Но достал враг отчаянную командирскую машину — будто с ходу наткнулась на гранитную стену. Ударом болванки пробило броню. Осколок врезался Завгороднему в голову, комбату — в грудь. Но Силин все же сумел вывести подбитую машину из боя. К ним подбежали майор Гуменюк и капитан Ляшенко, вскоре прибыл и комбриг. Гуменюк, отвинчивая с груди Еремина орден Ленина, кусал до крови губы, черное от копоти лицо его пробороздила слеза.
Вовченко подали планшетку Еремина. В ней на карте были обозначены огневые точки врага, те, что успел засечь в этом пекле. Вот почему он лез напролом, это была разведка боем — ценой жизни…
— Разрешите, товарищ комбриг…
Перед ним, сжав зубы, стоял капитан Ляшенко, заменявший комбата в штабе.
— Давай, капитан.
Теперь он сменил комбата в танке и пошел в бой.
Вечером у села Иловля хоронили их обоих: Еремина и Ляшенко, сгоревшего в танке в том же бою, и с ними еще сорок погибших танкистов. Молча простившись с командиром, дали залп из автоматов. Армия вскоре прорвала оборону немцев, направляя удар в сторону Городища. А письмо комбата, написанное перед боем, долго еще блуждало по полевым перевалкам, пока не достигло Москвы.
«Здравствуй, дорогая Тася и мои любимые птенчики Юрик и Аленочка!
Вот и пришли горячие денечки, каких еще не бывало, настоящее пекло, и мы вступаем в него, сменяя тех, кто ранен или погиб. Но ты за меня не волнуйся, я уверен, что немцев мы разобьем, а сами останемся живы. И ты будь тверда и уверена, что наша с тобой радость откладывается совсем ненадолго — до Победы, до встречи после войны…»
ТОННЕЛИ, ТОННЕЛИ…
В те далекие годы в товарняках, составленных из теплушек, пробираясь с юга на северо-запад, на фронт, вряд ли кто из нас, училищных сержантов, имел понятие о людях, чьими руками были восстановлены попадавшиеся на пути тоннели, взорванные отступавшими немцами, и чего это стоило. И уж мало кто задумывался, какую огромную роль в работающей на пределе сил военной Москве играли подземные коммуникации метро в снабжении городских заводов и фабрик. А ведь оно действовало и продолжало строиться! Пусть малыми силами, но великим трудом.
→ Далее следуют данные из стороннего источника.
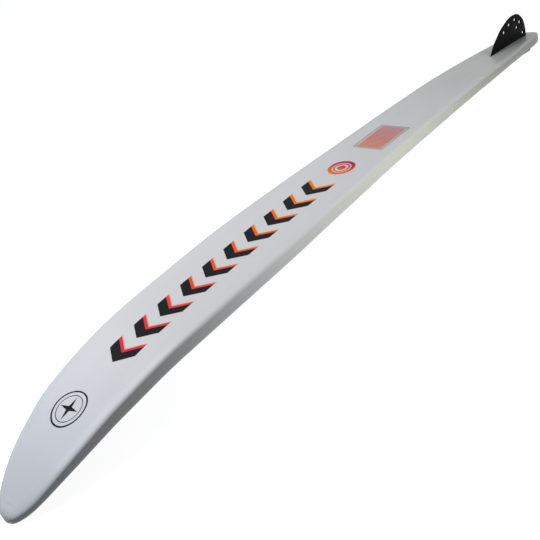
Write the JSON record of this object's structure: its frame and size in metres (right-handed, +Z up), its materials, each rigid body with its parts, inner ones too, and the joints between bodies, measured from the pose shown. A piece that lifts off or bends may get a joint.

Воюя, страна думала и о завтрашнем дне.
Часть подземных строителей взяла на свои плечи всю тяжесть проходки, другие были посланы на Север, на Кавказ, туда, где требовались их опыт и мастерство.
Об этих людях, их трудовом подвиге и рассказали мне мои новые знакомые — метростроевцы, ветераны трудового фронта, внешне такие разные, непохожие друг на друга. Чесноков Андрей Семенович при своем солидном возрасте — ему за семьдесят — полон жизни, что-то в нем неизбывно молодое, даже за столом он говорит громко, азартно, кажется, что слова мешают сосредоточиться.
— Нет, вы могли бы, скажем, писать, не имея карандаша, или зашить порванную гимнастерку без иголки и ниток? Или вырыть котлован без кирки и лопаты. А вот нам, метростроевцам, во время войны, в самые тяжелые дни и не то приходилось… — И он кивает на своего сослуживца Бориса Ильича Альперовича, некогда командовавшего тоннельным отрядом на Кавказе…
А мне вдруг вспомнился сорок первый. Вместе с детдомом, ехавшим на Восток, я впервые очутился в Москве. Воздушная тревога загнала нас в метро, приютившее сотни москвичей… Ряды топчанов, огромные кипятильники по углам, снующие взад-вперед женщины в темных форменных беретах, взявшие на себя обязанности ангелов-хранителей.
— Мамаша, молочко для ребенка!
— Мальчик, возьми тетрадь! Школа на завтра не отменяется!
Наверху гулко ухало, где-то неподалеку рвались бомбы, а здесь, под землей, шла похожая на обычную жизнь: люди ужинали, читали газеты. Проезжали мимо платформы проходчики в касках, с почерневшими лицами, махали руками удивленно застывшим на станции ребятишкам: «Держитесь, братва, сейчас немцев отобьют, и пойдете на солнышко…»
Борис Ильич помалкивает.
Его сухое лицо с втянутыми щеками таит какую-то постоянную печаль, движения сдержанны, речь тиха, ходит он по комнате осторожно, словно внутри у него спрятан хрупкий сосуд, который он боится расплескать. Совсем недавно проводил он в последний путь жену, тоже старую метростроевку, с которой прожил жизнь.